* [What the task asks]: Copy, without any alteration, the lines from the one that includes "const sweatshirt = new THREE.Group();" up to and including the one that includes "imported = [obj".

* [Source excerpt]:
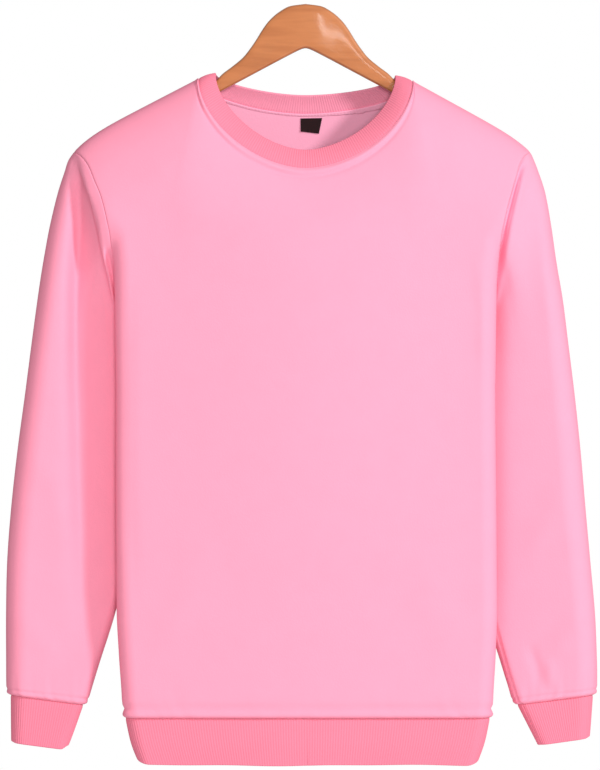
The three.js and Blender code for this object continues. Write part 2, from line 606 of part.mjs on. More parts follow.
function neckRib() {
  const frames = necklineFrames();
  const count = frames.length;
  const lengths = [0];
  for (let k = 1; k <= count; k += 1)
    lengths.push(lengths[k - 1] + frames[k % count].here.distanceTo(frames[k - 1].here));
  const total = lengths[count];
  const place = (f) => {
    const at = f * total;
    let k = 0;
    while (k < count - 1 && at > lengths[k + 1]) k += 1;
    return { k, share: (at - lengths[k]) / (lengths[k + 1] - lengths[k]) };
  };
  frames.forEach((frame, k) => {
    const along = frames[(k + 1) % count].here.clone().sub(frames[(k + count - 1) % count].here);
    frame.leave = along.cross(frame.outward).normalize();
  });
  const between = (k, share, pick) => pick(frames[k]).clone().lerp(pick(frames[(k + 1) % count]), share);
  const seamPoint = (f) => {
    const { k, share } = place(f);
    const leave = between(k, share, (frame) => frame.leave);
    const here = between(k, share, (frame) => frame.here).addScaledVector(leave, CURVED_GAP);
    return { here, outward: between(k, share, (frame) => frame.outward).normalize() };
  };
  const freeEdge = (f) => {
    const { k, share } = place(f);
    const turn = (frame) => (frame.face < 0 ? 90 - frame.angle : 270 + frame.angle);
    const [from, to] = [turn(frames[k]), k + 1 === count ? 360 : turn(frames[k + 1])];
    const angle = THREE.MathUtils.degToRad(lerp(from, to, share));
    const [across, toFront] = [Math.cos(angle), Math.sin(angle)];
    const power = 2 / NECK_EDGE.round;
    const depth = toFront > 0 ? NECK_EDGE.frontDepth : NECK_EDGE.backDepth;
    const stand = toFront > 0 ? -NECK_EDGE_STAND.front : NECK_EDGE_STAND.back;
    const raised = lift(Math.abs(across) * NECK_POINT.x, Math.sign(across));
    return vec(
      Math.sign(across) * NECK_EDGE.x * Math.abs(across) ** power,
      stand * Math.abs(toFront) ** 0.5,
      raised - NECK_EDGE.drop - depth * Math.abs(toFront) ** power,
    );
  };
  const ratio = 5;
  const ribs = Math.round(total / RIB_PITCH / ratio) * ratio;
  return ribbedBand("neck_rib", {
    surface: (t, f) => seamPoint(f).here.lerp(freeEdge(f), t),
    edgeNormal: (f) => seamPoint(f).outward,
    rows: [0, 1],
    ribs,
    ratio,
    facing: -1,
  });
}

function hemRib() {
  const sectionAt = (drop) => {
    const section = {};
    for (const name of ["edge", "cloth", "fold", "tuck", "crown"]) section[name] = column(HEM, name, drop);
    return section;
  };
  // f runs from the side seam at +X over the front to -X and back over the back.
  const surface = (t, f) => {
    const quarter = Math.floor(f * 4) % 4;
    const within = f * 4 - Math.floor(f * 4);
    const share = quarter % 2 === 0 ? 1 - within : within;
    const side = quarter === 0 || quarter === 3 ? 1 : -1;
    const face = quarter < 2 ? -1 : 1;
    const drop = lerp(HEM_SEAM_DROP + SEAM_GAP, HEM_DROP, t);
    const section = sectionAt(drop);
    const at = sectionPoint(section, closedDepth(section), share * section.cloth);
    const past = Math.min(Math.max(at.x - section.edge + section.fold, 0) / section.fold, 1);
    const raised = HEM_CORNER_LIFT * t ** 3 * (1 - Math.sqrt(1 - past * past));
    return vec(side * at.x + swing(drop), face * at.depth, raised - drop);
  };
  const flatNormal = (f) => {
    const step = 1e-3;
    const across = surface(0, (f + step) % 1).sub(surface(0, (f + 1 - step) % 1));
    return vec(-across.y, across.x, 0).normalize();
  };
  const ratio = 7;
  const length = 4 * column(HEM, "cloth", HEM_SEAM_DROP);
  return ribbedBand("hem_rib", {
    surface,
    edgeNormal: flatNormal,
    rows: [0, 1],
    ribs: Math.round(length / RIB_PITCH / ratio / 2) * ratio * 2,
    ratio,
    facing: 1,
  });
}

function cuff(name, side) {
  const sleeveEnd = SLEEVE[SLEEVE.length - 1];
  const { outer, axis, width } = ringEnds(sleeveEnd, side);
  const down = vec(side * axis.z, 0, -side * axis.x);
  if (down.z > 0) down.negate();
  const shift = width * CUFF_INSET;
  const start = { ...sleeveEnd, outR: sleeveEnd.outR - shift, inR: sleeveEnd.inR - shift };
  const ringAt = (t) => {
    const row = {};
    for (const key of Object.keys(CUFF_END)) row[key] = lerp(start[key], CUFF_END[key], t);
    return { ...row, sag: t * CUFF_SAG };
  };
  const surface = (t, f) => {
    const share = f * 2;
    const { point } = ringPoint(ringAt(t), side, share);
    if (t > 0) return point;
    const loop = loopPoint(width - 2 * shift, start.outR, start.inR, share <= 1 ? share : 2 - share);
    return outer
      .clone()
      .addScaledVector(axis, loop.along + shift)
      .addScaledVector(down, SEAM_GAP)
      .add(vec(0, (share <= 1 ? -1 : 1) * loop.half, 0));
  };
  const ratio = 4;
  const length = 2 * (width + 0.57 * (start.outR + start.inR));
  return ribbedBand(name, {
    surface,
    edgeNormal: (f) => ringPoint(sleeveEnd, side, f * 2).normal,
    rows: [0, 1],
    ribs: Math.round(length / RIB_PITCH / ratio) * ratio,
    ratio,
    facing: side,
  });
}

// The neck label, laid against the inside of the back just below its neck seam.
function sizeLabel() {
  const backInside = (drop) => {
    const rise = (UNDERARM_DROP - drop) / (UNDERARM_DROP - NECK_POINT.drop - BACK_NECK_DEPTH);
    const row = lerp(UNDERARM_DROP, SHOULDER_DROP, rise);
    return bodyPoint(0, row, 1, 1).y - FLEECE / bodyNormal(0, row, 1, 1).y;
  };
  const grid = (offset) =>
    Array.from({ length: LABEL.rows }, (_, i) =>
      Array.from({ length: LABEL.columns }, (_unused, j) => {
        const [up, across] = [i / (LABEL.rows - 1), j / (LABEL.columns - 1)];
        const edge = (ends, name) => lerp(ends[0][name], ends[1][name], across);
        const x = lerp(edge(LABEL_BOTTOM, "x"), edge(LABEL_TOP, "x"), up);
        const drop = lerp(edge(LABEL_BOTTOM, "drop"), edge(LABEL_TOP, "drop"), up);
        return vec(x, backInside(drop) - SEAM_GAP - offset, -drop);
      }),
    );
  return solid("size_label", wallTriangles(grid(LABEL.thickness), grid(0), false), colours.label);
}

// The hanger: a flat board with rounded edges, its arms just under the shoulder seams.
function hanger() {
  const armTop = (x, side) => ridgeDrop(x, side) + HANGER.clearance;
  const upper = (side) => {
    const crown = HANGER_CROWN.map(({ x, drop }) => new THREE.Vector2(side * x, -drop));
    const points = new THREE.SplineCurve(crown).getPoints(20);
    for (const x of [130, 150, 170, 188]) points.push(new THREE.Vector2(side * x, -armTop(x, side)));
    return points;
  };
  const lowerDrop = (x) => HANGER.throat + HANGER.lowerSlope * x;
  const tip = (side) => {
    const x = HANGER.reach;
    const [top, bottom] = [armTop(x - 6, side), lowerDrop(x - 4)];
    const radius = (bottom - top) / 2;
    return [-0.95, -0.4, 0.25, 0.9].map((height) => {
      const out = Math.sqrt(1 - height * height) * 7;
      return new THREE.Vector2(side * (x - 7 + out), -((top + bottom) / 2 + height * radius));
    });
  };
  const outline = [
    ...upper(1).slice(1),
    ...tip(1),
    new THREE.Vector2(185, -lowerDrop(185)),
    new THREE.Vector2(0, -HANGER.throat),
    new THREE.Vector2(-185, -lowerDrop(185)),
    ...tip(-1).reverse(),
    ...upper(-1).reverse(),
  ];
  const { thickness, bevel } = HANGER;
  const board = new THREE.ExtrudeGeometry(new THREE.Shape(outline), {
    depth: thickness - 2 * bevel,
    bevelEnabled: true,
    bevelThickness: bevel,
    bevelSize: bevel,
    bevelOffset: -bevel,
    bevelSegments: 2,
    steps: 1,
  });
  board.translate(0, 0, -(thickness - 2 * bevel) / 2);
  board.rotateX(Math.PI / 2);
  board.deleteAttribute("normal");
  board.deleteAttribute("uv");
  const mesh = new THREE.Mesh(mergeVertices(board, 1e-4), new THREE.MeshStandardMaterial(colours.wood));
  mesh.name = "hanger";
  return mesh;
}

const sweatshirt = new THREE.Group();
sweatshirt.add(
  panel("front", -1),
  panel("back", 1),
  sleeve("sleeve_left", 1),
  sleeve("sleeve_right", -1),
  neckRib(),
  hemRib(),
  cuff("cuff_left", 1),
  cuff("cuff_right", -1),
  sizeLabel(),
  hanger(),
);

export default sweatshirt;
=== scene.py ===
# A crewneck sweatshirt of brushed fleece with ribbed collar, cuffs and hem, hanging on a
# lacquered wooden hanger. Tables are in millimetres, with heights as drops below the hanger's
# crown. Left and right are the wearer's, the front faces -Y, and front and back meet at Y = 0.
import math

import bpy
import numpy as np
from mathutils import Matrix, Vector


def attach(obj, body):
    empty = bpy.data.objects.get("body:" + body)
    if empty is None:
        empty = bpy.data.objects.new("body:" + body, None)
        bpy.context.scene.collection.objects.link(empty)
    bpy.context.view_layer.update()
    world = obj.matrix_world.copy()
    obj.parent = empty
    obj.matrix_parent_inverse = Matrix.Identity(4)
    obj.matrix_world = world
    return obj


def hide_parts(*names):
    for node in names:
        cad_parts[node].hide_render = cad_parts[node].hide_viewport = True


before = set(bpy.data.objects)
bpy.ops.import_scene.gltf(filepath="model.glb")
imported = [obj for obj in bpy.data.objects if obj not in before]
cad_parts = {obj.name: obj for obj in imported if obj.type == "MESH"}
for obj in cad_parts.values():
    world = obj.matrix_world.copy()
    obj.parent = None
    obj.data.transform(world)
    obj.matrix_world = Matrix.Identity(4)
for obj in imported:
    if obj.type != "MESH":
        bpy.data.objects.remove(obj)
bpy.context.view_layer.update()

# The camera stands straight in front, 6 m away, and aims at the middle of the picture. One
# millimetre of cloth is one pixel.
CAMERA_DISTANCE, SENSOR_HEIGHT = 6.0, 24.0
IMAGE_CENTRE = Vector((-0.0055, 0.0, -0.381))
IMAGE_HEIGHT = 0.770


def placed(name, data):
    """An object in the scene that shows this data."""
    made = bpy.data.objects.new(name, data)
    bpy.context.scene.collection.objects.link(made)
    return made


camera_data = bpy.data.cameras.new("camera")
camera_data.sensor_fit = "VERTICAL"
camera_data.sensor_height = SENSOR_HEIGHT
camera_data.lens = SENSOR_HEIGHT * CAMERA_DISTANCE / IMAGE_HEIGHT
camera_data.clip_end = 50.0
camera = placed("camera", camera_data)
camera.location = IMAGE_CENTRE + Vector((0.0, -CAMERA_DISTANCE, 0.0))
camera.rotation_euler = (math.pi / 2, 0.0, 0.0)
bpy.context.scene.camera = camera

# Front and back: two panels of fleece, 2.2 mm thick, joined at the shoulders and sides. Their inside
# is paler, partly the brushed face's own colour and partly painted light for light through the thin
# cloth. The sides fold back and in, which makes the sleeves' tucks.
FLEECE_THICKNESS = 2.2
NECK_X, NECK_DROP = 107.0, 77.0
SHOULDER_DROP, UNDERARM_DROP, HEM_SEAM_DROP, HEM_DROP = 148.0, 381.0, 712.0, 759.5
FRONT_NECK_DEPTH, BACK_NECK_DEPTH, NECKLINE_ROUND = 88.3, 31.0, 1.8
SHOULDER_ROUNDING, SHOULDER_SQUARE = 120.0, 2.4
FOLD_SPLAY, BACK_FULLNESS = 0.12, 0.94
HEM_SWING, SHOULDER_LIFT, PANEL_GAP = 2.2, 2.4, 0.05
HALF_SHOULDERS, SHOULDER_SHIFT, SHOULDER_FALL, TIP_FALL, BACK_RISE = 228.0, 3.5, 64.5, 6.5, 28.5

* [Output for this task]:
const sweatshirt = new THREE.Group();
sweatshirt.add(
  panel("front", -1),
  panel("back", 1),
  sleeve("sleeve_left", 1),
  sleeve("sleeve_right", -1),
  neckRib(),
  hemRib(),
  cuff("cuff_left", 1),
  cuff("cuff_right", -1),
  sizeLabel(),
  hanger(),
);

export default sweatshirt;
=== scene.py ===
# A crewneck sweatshirt of brushed fleece with ribbed collar, cuffs and hem, hanging on a
# lacquered wooden hanger. Tables are in millimetres, with heights as drops below the hanger's
# crown. Left and right are the wearer's, the front faces -Y, and front and back meet at Y = 0.
import math

import bpy
import numpy as np
from mathutils import Matrix, Vector


def attach(obj, body):
    empty = bpy.data.objects.get("body:" + body)
    if empty is None:
        empty = bpy.data.objects.new("body:" + body, None)
        bpy.context.scene.collection.objects.link(empty)
    bpy.context.view_layer.update()
    world = obj.matrix_world.copy()
    obj.parent = empty
    obj.matrix_parent_inverse = Matrix.Identity(4)
    obj.matrix_world = world
    return obj


def hide_parts(*names):
    for node in names:
        cad_parts[node].hide_render = cad_parts[node].hide_viewport = True


before = set(bpy.data.objects)
bpy.ops.import_scene.gltf(filepath="model.glb")
imported = [obj for obj in bpy.data.objects if obj not in before]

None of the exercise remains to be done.